Material:
○ ○ ○ ○ ○ ○ ○

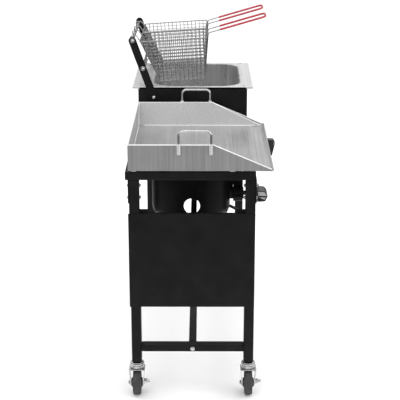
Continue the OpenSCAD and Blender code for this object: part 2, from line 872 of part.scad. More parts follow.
// Pedal on a barrel between the fork's lugs
module caster_brake(x, side) {
    color(bright) caster_place(x, side)
        translate([-caster_trail, -brake_y, brake_z]) difference() {
            union() {
                along_x([-7.5, 0, 0], 7, 15);
                for (tilt = [-14, 14])
                    rotate([tilt, 0, 0]) box([-6.5, -12.4, -0.8], [6.5, -2.4, 0.8]);
            }
            along_x([-11, 0, 0], 4 + 2 * running, 22);
        }
}

module caster_brake_near_front() { caster_brake(caster_near_x, -1); }
module caster_brake_near_back() { caster_brake(caster_near_x, 1); }
module caster_brake_far_front() { caster_brake(caster_far_x, -1); }
module caster_brake_far_back() { caster_brake(caster_far_x, 1); }

// ---- drawing ----

leg_near_front();
leg_near_back();
leg_far_front();
leg_far_back();
top_rail_front();
top_rail_back();
top_rail_near();
top_rail_far();
top_cross_bars();
lower_rail_near();
lower_rail_far();
lower_stretcher();
stretcher_bolts();
end_panel();
control_panel();
back_panel();
frame_bolts();
fryer_control_bracket();
griddle_burner_bowl();
fryer_burner_bowl();
griddle_burner();
fryer_burner();
burner_brackets();
griddle_air_shutter();
fryer_air_shutter();
griddle_valve();
fryer_valve();
gas_manifold();
gas_inlet();
fryer_cabinet();
fryer_tank();
tank_screws();
rack_arm_near();
rack_arm_far();
rack_rods();
rack_bolts();
griddle_pan();
griddle_handles();
basket_near_mesh();
basket_near_wires();
basket_near_grip();
basket_far_mesh();
basket_far_wires();
basket_far_grip();
griddle_knob();
fryer_knob();
knob_bezels();
caster_stems();
caster_fork_near_front();
caster_fork_near_back();
caster_fork_far_front();
caster_fork_far_back();
caster_wheel_near_front();
caster_wheel_near_back();
caster_wheel_far_front();
caster_wheel_far_back();
caster_brake_near_front();
caster_brake_near_back();
caster_brake_far_front();
caster_brake_far_back();
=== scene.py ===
"""Looks of the outdoor griddle and fryer cart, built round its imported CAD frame."""
import math

import bmesh
import bpy
from mathutils import Matrix, Vector


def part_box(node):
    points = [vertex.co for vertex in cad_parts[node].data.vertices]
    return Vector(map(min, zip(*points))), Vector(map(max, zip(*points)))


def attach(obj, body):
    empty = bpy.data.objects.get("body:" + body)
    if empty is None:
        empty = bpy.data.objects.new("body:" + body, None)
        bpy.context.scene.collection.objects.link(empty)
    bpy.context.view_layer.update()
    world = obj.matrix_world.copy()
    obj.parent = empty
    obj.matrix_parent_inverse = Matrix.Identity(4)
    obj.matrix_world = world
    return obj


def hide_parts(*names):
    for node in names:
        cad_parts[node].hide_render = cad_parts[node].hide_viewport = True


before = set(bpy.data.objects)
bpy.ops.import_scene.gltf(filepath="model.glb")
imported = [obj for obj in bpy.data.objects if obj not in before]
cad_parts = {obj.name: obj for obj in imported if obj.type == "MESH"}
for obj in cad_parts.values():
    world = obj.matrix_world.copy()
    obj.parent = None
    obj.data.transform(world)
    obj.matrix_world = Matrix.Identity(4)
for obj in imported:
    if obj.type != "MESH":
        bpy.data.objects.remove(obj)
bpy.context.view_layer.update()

# ---- the cart's own millimetres: x from the near legs, y from their middle, z from the floor ----
leg_low, leg_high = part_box("leg_near_front")
back_leg_low, back_leg_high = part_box("leg_near_back")
far_leg_low, far_leg_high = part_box("leg_far_front")
ORIGIN = Vector((leg_low.x, (leg_low.y + back_leg_high.y) / 2, 0))


def at(x, y, z):
    return ORIGIN + Vector((x, y, z)) / 1000


def mm_box(node):
    """Lowest and highest corner of a CAD node in the cart's millimetres."""
    low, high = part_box(node)
    return [(c - ORIGIN) * 1000 for c in (low, high)]


# ---- shapes ----

class Shape:
    """Collects forms given in the cart's millimetres into one mesh. turn is applied to what is added next."""

    def __init__(self, turn=None):
        self.bm = bmesh.new()
        self.turn = turn or Matrix.Identity(4)

    def point(self, p):
        x, y, z = self.turn @ Vector(p)
        return self.bm.verts.new(at(x, y, z))

    def bevel(self, faces, r, steps):
        if r:
            edges = {e for f in faces for e in f.edges}
            sharp = [e for e in edges if len(e.link_faces) == 2 and e.calc_face_angle(0) > 0.5]
            bmesh.ops.bevel(self.bm, geom=sharp, offset=r / 1000, segments=steps, profile=0.5,
                            affect="EDGES", clamp_overlap=True)

    def prism(self, outline, push, r=0.0, steps=2):
        """A flat outline pushed along a vector, with its edges rounded."""
        push = Vector(push)
        near = [self.point(p) for p in outline]
        far = [self.point(Vector(p) + push) for p in outline]
        n = len(outline)
        faces = [self.bm.faces.new(near), self.bm.faces.new(far[::-1])]
        for i in range(n):
            j = (i + 1) % n
            faces.append(self.bm.faces.new((near[j], near[i], far[i], far[j])))
        self.bm.normal_update()
        self.bevel(faces, r, steps)

    def box(self, low, high, r=0.0, steps=2):
        (x0, y0, z0), (x1, y1, z1) = low, high
        self.prism([(x0, y0, z0), (x1, y0, z0), (x1, y1, z0), (x0, y1, z0)], (0, 0, z1 - z0), r, steps)

    def skin(self, loops, cap_first=True, cap_last=True):
        """Quads between loops of equally many points. A loop of one point closes to a tip."""
        rings = [[self.point(p) for p in loop] for loop in loops]
        for a, b in zip(rings, rings[1:]):
            n = max(len(a), len(b))
            for i in range(n):
                j = (i + 1) % n
                corners = [a[i % len(a)], a[j % len(a)], b[j % len(b)], b[i % len(b)]]
                unique = list(dict.fromkeys(corners))
                self.bm.faces.new(unique)
        if cap_first and len(rings[0]) > 2:
            self.bm.faces.new(rings[0][::-1])
        if cap_last and len(rings[-1]) > 2:
            self.bm.faces.new(rings[-1])

    def lathe(self, origin, axis, profile, sides=32, closed=False):
        """Turned form: profile is a list of (distance along the axis, radius)."""
        origin, axis = Vector(origin), Vector(axis).normalized()
        u = axis.orthogonal().normalized()
        v = axis.cross(u)
        loops = []
        for t, r in profile:
            centre = origin + axis * t
            if r < 1e-6:
                loops.append([centre])
                continue
            turn = [2 * math.pi * k / sides for k in range(sides)]
            loops.append([centre + (u * math.cos(a) + v * math.sin(a)) * r for a in turn])
        if closed:
            loops.append(loops[0])
            rings = [[self.point(p) for p in loop] for loop in loops[:-1]]
            rings.append(rings[0])
            for a, b in zip(rings, rings[1:]):
                for i in range(sides):
                    j = (i + 1) % sides
                    self.bm.faces.new((a[i], a[j], b[j], b[i]))
        else:
            self.skin(loops)

    def tube(self, points, d, sides=10, closed=False):
        """Round wire of diameter d along a line of points."""
        pts = [Vector(p) for p in points]
        n = len(pts)
        ways = []
        for i in range(n):
            before = pts[i - 1] if closed or i > 0 else pts[i]
            after = pts[(i + 1) % n] if closed or i < n - 1 else pts[i]
            ways.append((after - before).normalized())
        u = ways[0].orthogonal().normalized()
        loops = []
        for p, way in zip(pts, ways):
            u = (u - way * u.dot(way)).normalized()
            v = way.cross(u)
            turn = [2 * math.pi * k / sides for k in range(sides)]
            loops.append([p + (u * math.cos(a) + v * math.sin(a)) * d / 2 for a in turn])
        if closed:
            rings = [[self.point(p) for p in loop] for loop in loops]
            twist = min(range(sides), key=lambda k: (rings[0][k].co - rings[-1][0].co).length)
            rings.append(rings[0][twist:] + rings[0][:twist])
            for a, b in zip(rings, rings[1:]):
                for i in range(sides):
                    j = (i + 1) % sides
                    self.bm.faces.new((a[i], a[j], b[j], b[i]))
        else:
            self.skin(loops)

    def done(self, name, material, body="cart", stands_for=(), thickness=0.0, smooth=0.6):
        """Makes the object, with smooth faces that break at sharp edges."""
        bmesh.ops.recalc_face_normals(self.bm, faces=self.bm.faces)
        for f in self.bm.faces:
            f.smooth = True
        for e in self.bm.edges:
            if len(e.link_faces) == 2 and e.calc_face_angle(0) > smooth:
                e.smooth = False
        data = bpy.data.meshes.new(name)
        self.bm.to_mesh(data)
        self.bm.free()
        obj = bpy.data.objects.new(name, data)
        bpy.context.scene.collection.objects.link(obj)
        data.materials.append(material)
        if thickness:
            solid = obj.modifiers.new("sheet", "SOLIDIFY")
            solid.thickness = thickness / 1000
            solid.offset = -1
        weighted = obj.modifiers.new("normals", "WEIGHTED_NORMAL")
        weighted.keep_sharp = True
        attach(obj, body)
        if stands_for:
            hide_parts(*stands_for)
        return obj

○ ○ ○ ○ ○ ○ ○

Transcribe, exactly and exclusively, the run of lines that opens with the line bearing "leg_near_front();" and closes with the line bearing "before = set(bpy.data.objects)".

leg_near_front();
leg_near_back();
leg_far_front();
leg_far_back();
top_rail_front();
top_rail_back();
top_rail_near();
top_rail_far();
top_cross_bars();
lower_rail_near();
lower_rail_far();
lower_stretcher();
stretcher_bolts();
end_panel();
control_panel();
back_panel();
frame_bolts();
fryer_control_bracket();
griddle_burner_bowl();
fryer_burner_bowl();
griddle_burner();
fryer_burner();
burner_brackets();
griddle_air_shutter();
fryer_air_shutter();
griddle_valve();
fryer_valve();
gas_manifold();
gas_inlet();
fryer_cabinet();
fryer_tank();
tank_screws();
rack_arm_near();
rack_arm_far();
rack_rods();
rack_bolts();
griddle_pan();
griddle_handles();
basket_near_mesh();
basket_near_wires();
basket_near_grip();
basket_far_mesh();
basket_far_wires();
basket_far_grip();
griddle_knob();
fryer_knob();
knob_bezels();
caster_stems();
caster_fork_near_front();
caster_fork_near_back();
caster_fork_far_front();
caster_fork_far_back();
caster_wheel_near_front();
caster_wheel_near_back();
caster_wheel_far_front();
caster_wheel_far_back();
caster_brake_near_front();
caster_brake_near_back();
caster_brake_far_front();
caster_brake_far_back();
=== scene.py ===
"""Looks of the outdoor griddle and fryer cart, built round its imported CAD frame."""
import math

import bmesh
import bpy
from mathutils import Matrix, Vector


def part_box(node):
    points = [vertex.co for vertex in cad_parts[node].data.vertices]
    return Vector(map(min, zip(*points))), Vector(map(max, zip(*points)))


def attach(obj, body):
    empty = bpy.data.objects.get("body:" + body)
    if empty is None:
        empty = bpy.data.objects.new("body:" + body, None)
        bpy.context.scene.collection.objects.link(empty)
    bpy.context.view_layer.update()
    world = obj.matrix_world.copy()
    obj.parent = empty
    obj.matrix_parent_inverse = Matrix.Identity(4)
    obj.matrix_world = world
    return obj


def hide_parts(*names):
    for node in names:
        cad_parts[node].hide_render = cad_parts[node].hide_viewport = True


before = set(bpy.data.objects)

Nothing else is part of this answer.